A&S was batting around the idea of redoing their website. The platform they had built on was totally not designed for the volume of products, volume of business, nor the way that that our business needs to be organized. They had already plunked down the cash on their next platform so I was essentially tasked with rebuilding their new site. This involved a pretty comprehensive review of the way that the system should work, and the equal and opposite fact that this new platform pretty much was horrible and not only didn’t do what I needed it to, but the stuff that it was supposed to do typically didn’t work very well, if at all.

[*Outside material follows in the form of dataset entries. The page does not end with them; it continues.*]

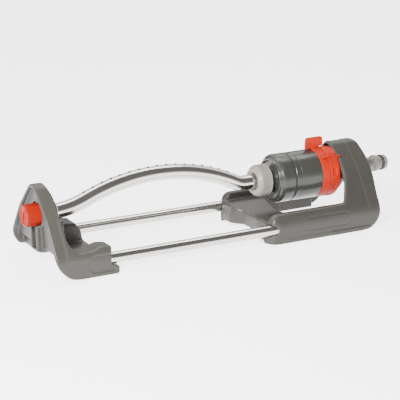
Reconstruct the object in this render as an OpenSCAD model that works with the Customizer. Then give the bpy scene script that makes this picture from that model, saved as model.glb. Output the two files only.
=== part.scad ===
// Oscillating lawn sprinkler: a bent spray tube swings about the X axis, driven by a
// water turbine and reduction gears. X runs along the rails, Z is up, units are mm.

/* [Frame] */
// height of the swing axis above the ground
axis_z = 51.8; // [48:0.1:56]
// distance of each rail from the centre plane
rail_y = 48.7; // [46:0.1:50]
// height of the rail centre lines
rail_z = 14.5; // [13:0.1:16]
// outer diameter of the rails
rail_d = 11; // [10:0.1:11.4]
// wall thickness of the rails
rail_wall = 1.2; // [0.8:0.1:2]
// X of the rail end inside the foot
rail_x0 = -184; // [-188:1:-170]
// X of the rail end inside the base
rail_x1 = 82; // [60:1:90]
// wall thickness of the moulded shells
shell_t = 3; // [2:0.1:4]

/* [Foot] */
// X of the front rim of the foot
foot_x0 = -196.5; // [-200:0.5:-190]
// X of the tip of the foot lobes
foot_x1 = -129.5; // [-140:0.5:-125]
// height of the lobe humps over the rails
lobe_h = 28.4; // [24:0.1:30]

/* [Base] */
// X of the front corners of the base
base_x0 = 30; // [28:0.5:34]
// X of the rear rim of the base arch
base_x1 = 168.5; // [160:0.5:172]
// height of the side arms
arm_h = 30.5; // [27:0.1:33]
// distance of the arm inner face from the centre plane
arm_in = 41.7; // [38:0.1:43]
// X of the front face of the wall that carries the motor
web_x = 136; // [134:0.1:140]

/* [Spray tube] */
// outer diameter of the spray tube
tube_d = 15; // [12:0.1:16]
// wall thickness of the spray tube
tube_wall = 1; // [0.8:0.1:1.5]
// X of the top of the bow
bow_x = -65; // [-90:1:-40]
// height of the bow above the swing axis
bow_h = 23; // [10:0.5:28]
// centre line radius of the bow
bow_r = 194; // [150:1:260]
// centre line radius of the bend at the foot
foot_bend_r = 90; // [40:1:120]
// centre line radius of the bend at the motor
motor_bend_r = 20; // [16:1:60]
// number of spray nozzles
nozzle_count = 17; // [9:1:19]
// pitch of the nozzles along the bow
nozzle_pitch = 9.7; // [8:0.1:9.8]

/* [Motor] */
// outer radius of the motor housings
motor_r = 25; // [24:0.1:26]
// radius of the bearing between the two housings
spigot_r = 21.92; // [21:0.01:21.95]
// radius of the collar nut
nut_r = 16.3; // [15:0.1:18]
// radius of the neck that carries the range rings
neck_r = 22.8; // [22:0.1:23]

/* [Gears] */
// module of the first two gear stages
fine_module = 0.6; // [0.6:0.1:0.6]
// module of the output stage
coarse_module = 0.8; // [0.8:0.1:0.8]
// backlash taken off each tooth
backlash = 0.12; // [0.05:0.01:0.2]

/* [Hose inlet] */
// radius of the nipple tip
tip_r = 7.8; // [7:0.1:8]
// radius of the nipple collar
collar_r = 8.7; // [8:0.1:9]
// X of the nipple tip
tip_x = 205.4; // [203:0.1:207]

/* [Hidden] */
$fn = 64;

grey = [0.42, 0.41, 0.39];
dark = [0.27, 0.28, 0.27];
light = [0.74, 0.72, 0.70];
orange = [0.90, 0.30, 0.12];
alloy = [0.82, 0.82, 0.83];
steel = [0.60, 0.61, 0.63];
black = [0.06, 0.06, 0.06];
ivory = [0.88, 0.86, 0.80];

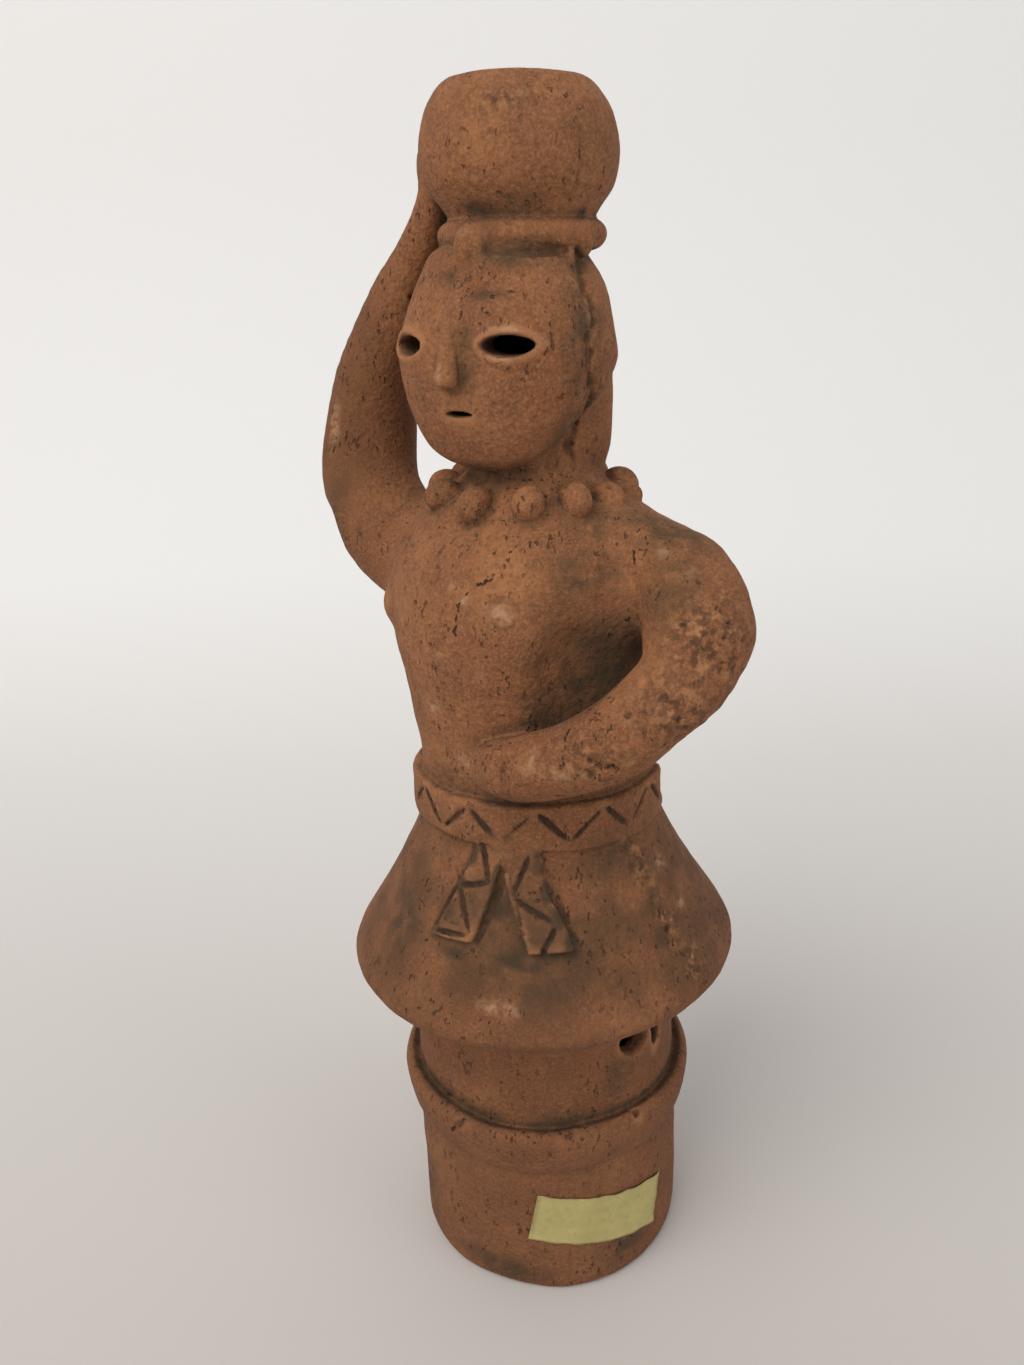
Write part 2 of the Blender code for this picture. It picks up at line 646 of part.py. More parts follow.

So fast forward through a lot of blood, sweat, tears, as well as copious deleted expletives, and now A&S is the proud owner of the single largest BMW Motorcycle focused e-commerce website on the planet. We’ve managed to more than double business every year since the new site came online. We’ve been at the top of Google for pretty much every BMW Motorcycle related search for years. We’re the phenomenally large fish in a very small pond. But hey, success depends in large part on how you measure it!
An interesting by-product of my work here, as well as my past experience, is that I have the opportunity to write a monthly column on e-commerce for DealerNews which is the leading trade publication for the motorcycle and powersports industries. I’ve got all of my past articles, along with extra commentary and the occasional rant on my personal blog located over at The Wholesale Monkey Farm. Pretty interesting because this is one industry that the internet, as well as most modern information technologies seems to have forgotten! More on that some other day I suppose.
So that’s a little blather about me, what I do, how I came to be here, etc.